RECORDS FOR PROCESSING:
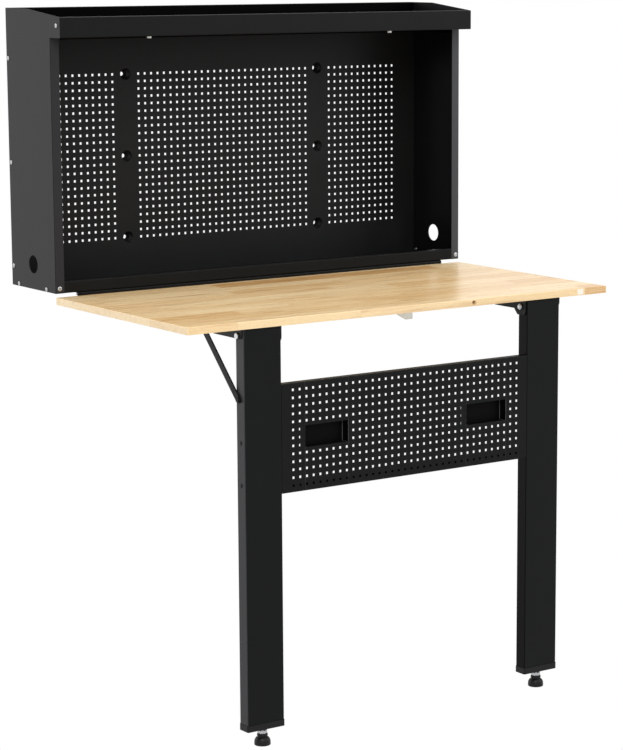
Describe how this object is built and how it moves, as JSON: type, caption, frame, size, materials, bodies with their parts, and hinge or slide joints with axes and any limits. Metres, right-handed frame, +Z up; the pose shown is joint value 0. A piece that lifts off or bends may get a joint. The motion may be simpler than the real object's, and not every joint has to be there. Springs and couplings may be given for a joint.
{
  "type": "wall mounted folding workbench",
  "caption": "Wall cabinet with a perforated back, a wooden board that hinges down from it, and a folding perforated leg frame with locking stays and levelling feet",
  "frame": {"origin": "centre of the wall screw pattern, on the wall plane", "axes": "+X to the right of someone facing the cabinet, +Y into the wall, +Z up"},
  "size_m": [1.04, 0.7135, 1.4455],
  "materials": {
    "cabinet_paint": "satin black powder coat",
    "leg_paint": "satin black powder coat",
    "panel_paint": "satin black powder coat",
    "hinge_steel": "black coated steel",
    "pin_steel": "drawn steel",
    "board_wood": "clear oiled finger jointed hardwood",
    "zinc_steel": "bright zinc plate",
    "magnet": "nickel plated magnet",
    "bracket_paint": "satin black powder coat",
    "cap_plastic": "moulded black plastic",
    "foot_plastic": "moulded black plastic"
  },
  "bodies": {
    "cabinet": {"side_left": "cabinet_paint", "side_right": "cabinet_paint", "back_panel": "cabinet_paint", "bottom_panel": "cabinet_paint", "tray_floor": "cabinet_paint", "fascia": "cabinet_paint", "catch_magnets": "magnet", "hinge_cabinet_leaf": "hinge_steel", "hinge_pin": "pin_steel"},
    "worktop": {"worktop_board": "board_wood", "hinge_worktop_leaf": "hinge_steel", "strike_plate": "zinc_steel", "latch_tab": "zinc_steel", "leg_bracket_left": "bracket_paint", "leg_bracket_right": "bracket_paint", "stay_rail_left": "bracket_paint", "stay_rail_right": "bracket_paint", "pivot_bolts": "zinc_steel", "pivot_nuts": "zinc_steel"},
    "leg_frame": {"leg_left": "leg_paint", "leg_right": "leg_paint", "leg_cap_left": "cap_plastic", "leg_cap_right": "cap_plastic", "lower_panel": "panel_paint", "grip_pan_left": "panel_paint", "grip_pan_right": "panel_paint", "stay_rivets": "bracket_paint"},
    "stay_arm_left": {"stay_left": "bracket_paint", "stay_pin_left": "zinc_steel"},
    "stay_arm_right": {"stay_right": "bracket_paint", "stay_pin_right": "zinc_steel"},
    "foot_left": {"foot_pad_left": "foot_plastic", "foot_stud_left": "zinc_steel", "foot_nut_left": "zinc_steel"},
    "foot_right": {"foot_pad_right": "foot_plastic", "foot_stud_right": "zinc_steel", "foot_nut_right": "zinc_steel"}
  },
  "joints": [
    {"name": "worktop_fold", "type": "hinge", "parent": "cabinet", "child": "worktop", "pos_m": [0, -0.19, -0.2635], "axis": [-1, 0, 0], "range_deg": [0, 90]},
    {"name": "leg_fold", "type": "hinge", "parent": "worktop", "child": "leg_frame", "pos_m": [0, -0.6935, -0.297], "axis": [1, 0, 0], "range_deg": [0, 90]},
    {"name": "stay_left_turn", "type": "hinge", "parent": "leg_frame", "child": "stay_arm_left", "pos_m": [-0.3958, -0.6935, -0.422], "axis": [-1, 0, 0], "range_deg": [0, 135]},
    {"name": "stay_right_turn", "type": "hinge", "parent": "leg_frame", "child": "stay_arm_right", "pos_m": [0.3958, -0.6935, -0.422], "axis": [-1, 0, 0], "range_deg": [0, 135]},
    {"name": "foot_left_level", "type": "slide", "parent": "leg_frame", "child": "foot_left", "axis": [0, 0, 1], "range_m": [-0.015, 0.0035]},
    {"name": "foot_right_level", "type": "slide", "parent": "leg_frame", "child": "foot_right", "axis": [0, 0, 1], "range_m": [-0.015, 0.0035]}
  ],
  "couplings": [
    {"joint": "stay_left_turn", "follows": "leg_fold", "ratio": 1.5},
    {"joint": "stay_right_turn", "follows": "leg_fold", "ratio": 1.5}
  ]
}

==

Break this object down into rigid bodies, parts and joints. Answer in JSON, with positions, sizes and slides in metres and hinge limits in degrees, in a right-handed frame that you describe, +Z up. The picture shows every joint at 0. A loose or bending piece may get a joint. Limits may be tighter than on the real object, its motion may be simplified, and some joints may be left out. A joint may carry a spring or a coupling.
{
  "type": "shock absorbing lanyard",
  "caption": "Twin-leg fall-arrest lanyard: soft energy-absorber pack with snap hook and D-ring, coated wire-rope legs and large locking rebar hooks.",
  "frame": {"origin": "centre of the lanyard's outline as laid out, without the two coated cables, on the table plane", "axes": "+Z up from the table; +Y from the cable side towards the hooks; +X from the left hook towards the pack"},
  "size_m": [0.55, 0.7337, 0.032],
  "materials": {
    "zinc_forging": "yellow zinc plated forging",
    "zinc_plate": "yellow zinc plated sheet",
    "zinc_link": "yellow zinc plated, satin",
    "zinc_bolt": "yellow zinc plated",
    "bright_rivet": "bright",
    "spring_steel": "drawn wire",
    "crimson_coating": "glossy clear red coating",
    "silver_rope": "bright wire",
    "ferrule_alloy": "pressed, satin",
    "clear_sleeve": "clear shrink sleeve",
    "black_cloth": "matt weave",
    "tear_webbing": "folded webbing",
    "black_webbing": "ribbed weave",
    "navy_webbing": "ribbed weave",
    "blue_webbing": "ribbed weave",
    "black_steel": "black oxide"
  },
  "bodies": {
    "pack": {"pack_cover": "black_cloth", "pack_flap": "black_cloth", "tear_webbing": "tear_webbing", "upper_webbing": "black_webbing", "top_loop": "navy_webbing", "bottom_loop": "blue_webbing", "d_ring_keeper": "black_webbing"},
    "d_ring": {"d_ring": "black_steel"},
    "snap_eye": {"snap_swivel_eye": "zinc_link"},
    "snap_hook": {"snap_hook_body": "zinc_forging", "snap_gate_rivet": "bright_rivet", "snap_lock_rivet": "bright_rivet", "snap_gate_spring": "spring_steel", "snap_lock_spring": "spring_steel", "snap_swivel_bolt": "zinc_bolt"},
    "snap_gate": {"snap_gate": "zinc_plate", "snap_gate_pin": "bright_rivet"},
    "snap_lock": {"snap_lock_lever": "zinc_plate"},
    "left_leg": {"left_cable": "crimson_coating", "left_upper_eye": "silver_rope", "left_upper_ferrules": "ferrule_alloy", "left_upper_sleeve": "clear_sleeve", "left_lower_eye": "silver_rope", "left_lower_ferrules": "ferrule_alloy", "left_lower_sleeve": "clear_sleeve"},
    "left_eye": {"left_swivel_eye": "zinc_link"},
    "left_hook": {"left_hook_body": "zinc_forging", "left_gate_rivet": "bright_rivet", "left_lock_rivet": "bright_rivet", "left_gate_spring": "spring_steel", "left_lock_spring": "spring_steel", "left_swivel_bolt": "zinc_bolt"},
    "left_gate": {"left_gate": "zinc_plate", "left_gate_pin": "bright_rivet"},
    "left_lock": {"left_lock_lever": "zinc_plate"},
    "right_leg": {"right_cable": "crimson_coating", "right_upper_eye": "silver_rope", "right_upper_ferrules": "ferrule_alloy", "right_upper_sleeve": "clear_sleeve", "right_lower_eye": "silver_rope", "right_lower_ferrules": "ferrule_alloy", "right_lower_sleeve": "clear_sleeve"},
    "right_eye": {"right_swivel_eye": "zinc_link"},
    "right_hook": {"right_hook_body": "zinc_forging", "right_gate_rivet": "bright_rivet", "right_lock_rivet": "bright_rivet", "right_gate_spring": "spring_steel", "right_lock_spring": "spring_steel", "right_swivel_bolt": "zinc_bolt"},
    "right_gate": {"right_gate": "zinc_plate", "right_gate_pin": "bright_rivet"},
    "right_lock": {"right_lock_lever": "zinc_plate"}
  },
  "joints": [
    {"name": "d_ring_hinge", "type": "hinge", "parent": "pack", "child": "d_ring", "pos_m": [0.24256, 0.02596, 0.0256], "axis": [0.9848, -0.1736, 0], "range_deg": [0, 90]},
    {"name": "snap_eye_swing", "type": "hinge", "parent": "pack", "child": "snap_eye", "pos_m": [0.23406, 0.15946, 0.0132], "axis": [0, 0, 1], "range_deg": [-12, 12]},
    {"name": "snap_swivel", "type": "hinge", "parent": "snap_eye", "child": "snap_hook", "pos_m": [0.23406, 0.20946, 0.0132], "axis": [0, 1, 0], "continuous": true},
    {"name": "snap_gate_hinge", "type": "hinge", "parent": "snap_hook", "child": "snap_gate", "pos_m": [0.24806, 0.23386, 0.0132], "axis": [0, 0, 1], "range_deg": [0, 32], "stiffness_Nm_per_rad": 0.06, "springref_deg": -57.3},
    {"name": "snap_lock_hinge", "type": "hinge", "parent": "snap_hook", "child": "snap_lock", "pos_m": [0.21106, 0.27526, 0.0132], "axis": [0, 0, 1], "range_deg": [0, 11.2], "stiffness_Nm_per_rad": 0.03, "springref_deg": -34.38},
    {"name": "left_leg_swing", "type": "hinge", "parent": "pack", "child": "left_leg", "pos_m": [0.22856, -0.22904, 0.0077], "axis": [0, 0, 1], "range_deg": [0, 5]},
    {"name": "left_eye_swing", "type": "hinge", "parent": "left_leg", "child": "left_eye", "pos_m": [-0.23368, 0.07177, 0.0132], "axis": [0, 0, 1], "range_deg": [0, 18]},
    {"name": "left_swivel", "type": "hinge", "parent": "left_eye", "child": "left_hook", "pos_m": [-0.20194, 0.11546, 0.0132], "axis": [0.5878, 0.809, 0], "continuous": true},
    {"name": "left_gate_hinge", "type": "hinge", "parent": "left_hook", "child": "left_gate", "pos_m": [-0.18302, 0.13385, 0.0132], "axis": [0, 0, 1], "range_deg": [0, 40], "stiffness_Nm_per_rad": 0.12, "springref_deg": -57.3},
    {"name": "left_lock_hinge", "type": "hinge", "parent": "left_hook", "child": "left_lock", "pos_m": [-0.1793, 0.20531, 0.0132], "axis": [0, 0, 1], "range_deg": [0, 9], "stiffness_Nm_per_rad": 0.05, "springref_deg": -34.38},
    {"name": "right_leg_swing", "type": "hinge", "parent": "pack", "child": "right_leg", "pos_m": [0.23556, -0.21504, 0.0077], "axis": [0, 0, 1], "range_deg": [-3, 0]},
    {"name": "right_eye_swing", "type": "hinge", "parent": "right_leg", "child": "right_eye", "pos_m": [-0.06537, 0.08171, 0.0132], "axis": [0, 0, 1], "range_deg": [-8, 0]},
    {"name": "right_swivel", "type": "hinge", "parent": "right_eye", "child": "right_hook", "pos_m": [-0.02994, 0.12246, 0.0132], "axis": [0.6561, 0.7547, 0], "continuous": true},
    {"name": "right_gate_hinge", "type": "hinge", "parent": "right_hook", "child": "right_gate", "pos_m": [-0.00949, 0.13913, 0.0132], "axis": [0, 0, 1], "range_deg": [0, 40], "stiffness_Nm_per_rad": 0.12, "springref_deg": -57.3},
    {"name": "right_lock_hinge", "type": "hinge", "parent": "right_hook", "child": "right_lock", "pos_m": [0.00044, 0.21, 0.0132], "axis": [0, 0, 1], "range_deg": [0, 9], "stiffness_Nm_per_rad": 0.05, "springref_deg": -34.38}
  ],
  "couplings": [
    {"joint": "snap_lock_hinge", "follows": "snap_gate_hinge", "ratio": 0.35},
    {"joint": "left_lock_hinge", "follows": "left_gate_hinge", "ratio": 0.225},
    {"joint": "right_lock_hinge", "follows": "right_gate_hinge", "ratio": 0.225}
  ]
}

==

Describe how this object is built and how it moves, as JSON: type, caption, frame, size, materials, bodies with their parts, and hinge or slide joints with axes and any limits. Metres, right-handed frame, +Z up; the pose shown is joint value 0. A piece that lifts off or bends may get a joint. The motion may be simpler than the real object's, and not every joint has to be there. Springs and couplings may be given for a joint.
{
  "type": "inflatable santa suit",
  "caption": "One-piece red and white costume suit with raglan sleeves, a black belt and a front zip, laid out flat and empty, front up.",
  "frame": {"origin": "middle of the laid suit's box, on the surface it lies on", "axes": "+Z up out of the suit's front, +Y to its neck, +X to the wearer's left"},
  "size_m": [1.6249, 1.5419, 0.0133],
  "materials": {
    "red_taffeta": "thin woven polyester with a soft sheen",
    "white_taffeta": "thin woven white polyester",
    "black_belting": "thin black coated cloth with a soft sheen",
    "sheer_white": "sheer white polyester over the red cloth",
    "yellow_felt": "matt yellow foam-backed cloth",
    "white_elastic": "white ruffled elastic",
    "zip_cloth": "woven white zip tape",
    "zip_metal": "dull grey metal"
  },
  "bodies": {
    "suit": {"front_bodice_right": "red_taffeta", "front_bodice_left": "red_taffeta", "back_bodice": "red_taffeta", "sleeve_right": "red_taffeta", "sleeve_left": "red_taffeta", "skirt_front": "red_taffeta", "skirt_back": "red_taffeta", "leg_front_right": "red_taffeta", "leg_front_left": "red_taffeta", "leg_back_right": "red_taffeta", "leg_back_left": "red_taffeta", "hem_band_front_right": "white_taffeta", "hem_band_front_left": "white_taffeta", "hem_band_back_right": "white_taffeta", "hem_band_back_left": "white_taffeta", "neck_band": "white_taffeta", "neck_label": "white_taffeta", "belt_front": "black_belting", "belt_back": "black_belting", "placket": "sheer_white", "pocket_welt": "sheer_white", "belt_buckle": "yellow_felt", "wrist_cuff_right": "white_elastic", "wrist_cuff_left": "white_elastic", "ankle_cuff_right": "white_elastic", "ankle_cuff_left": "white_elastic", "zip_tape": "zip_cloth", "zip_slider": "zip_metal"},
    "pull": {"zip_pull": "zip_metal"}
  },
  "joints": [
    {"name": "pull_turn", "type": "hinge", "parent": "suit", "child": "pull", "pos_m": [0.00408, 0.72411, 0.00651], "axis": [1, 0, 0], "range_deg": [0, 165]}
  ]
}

TASK:
Look through the records above and report how many lines hold the word "into", giving only the number.

SOLUTION FOR THIS EXERCISE:
2